Humans vs. our 3.7 million year old ancestor: Not so different after all?

Humans vs. our 3.7 million year old ancestor: Not so different after all?

I love my degree (Zoology), but if I had to choose a different degree which I think I would enjoy equally it would be Biological Anthropology, otherwise known as the physical development of the human species or more generally human evolution. I am not alone in my fascination for this subject. It is shared with many people from our own species, all trying to understand who, what, where and when we came from.  The modern technological revolution has resulted in a huge leap forward in genetics and computer simulation which has increased our knowledge in this area astronomically. This allows scientists to refine, and/or recreate previously used methods in a hope to increase the accuracy of their conclusions.

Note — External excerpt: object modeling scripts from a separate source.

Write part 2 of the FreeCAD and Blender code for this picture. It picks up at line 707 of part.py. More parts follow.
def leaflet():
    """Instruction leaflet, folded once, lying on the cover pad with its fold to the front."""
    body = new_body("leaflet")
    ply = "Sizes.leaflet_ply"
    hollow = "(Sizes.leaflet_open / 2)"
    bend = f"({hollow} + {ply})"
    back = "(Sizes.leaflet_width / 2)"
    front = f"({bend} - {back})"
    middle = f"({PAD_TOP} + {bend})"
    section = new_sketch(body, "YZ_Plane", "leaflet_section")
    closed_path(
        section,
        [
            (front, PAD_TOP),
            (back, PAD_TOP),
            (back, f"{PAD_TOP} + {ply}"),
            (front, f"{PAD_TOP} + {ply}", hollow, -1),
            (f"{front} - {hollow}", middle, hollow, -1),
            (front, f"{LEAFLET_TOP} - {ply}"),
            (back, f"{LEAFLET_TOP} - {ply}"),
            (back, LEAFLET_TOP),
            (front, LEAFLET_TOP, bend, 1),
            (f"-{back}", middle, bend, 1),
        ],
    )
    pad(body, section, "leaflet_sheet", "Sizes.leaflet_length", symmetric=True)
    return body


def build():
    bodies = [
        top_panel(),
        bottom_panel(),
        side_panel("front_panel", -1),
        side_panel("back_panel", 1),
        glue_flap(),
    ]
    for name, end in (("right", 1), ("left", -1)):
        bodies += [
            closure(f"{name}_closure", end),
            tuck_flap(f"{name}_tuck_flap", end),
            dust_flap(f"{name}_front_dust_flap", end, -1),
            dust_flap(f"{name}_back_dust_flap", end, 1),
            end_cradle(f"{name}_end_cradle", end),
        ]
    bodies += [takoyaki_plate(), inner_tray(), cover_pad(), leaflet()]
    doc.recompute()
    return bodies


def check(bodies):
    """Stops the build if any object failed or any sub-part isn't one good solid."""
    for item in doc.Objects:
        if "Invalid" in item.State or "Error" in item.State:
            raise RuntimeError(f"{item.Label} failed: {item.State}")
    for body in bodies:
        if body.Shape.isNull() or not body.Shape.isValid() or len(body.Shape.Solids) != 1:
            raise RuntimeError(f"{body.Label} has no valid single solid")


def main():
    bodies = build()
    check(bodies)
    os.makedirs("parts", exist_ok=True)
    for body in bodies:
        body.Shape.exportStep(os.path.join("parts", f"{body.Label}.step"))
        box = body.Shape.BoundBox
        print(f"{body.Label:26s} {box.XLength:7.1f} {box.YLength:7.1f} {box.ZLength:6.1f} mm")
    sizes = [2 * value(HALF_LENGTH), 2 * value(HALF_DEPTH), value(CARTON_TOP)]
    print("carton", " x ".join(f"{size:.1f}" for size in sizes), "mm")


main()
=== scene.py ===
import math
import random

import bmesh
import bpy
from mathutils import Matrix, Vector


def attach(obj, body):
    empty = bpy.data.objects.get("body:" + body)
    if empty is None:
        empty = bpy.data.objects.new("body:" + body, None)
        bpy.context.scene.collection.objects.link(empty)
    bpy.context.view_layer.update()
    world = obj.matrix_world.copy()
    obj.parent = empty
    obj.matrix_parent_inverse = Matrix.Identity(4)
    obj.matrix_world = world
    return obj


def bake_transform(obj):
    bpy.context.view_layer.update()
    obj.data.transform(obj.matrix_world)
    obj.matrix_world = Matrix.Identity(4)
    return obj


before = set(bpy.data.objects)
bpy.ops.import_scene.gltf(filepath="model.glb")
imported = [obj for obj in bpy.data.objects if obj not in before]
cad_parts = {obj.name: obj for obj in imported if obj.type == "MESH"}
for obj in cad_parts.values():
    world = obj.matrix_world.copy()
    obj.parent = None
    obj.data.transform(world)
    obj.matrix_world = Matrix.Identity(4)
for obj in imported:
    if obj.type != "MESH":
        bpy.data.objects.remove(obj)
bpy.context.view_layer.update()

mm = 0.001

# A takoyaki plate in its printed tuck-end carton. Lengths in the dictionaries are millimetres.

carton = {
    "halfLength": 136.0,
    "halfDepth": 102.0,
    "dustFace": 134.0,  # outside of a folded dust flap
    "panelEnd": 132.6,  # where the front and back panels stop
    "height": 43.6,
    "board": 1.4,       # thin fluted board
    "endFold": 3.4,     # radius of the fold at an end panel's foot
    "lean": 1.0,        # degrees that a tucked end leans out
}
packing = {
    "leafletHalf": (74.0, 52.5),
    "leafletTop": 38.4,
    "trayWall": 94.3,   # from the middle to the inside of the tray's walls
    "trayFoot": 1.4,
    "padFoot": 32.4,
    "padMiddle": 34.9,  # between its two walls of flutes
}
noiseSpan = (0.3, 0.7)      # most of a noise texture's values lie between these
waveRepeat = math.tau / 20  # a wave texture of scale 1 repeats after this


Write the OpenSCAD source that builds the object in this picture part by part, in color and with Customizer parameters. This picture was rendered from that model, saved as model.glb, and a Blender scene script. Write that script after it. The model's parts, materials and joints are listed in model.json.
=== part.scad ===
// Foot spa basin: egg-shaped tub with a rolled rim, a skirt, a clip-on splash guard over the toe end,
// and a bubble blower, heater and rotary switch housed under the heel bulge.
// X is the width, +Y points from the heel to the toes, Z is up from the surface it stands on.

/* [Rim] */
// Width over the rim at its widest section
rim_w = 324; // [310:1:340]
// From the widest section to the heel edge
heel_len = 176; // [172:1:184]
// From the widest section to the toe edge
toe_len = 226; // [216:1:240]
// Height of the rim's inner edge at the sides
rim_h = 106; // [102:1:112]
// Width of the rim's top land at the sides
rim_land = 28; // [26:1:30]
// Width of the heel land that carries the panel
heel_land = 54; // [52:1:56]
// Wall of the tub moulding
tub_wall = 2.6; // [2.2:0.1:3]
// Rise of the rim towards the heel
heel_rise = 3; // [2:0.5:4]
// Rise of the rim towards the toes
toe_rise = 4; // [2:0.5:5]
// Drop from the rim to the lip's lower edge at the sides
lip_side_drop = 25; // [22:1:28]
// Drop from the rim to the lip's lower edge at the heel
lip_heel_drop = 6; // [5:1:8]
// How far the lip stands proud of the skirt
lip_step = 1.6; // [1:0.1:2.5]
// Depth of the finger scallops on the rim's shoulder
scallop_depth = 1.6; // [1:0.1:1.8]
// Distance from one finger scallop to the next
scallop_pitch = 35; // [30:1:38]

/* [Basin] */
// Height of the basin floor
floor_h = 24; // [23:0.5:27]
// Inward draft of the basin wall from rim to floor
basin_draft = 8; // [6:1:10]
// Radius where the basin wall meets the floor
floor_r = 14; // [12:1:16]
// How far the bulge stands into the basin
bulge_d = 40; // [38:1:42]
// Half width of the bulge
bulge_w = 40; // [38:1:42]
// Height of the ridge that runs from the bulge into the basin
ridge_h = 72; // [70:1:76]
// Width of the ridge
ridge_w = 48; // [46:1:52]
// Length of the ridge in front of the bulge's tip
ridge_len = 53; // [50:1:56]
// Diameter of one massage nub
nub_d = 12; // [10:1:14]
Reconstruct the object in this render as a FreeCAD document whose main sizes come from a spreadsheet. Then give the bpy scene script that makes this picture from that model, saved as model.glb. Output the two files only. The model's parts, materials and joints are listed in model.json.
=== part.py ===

A paper recently published in the Journal of the Royal Society has used new methodology to show that the first known fully bipedal hominin footprints are 3.7 million years old – 1.8 million years older than previously thought. The research was carried out by scientists at the Universities of Liverpool, Manchester and Bournemouth. The footprints, (discovered in Laetoli, Africa) are much more similar to a modern human than expected. Using computer simulation the gait of these hominins can be recreated, and that too is very similar to modern humans.

The method of using footprints as a way to visualise the individual that left them is relatively new one but has revolutionised our understanding of early bipedalism in hominins. First, computer software creates a 3D image of the foot which left the footprint, which is then compared to modern human footprints. The software can also show where the most pressure is applied when making the print. This relates to the posture of the individual and so can also be useful in visualising the print maker. All this information is then brought together to identify the most likely printmaker based on what we already know about the morphology of past hominins. In this case the 3.7 million year old footprints were made by a member of Australopithecus afarensis. It was previously thought that A. afarensis used the side of its foot to walk but the pressure points identified show that was not the case. This research shows that A. afarensis actually used it’s big toe to push off from the ground, much like a modern human. Furthermore the early hominin had a much more upright posture than previously thought and had a gait very similar to modern day humans.

It is widely accepted that A. afarensis is a direct ancestor of the Homo lineage, and therefore a direct ancestor of modern humans too. As I discussed in my previous blog, research is been carried out to try and decipher what it is that makes humans unique. It was long thought the answer was our big brains, which resulted in our upright posture, which was our great advantage. However this research shows that at the time when the hominin lineage developed a big brain (2.4-1.5 million years ago), hominins had already been walking upright for at least 1.5 million years. As a result this quest to know what it is that makes us unique is still left wide open. What is clear is that modern humans have a passion to know things, in particular to know about ourselves and what we came from. The advances in technology are allowing us to take further conclusions from the evidence available to us and to learn from it. There is after all that old cliché: how can you know yourself without first knowing where you came from.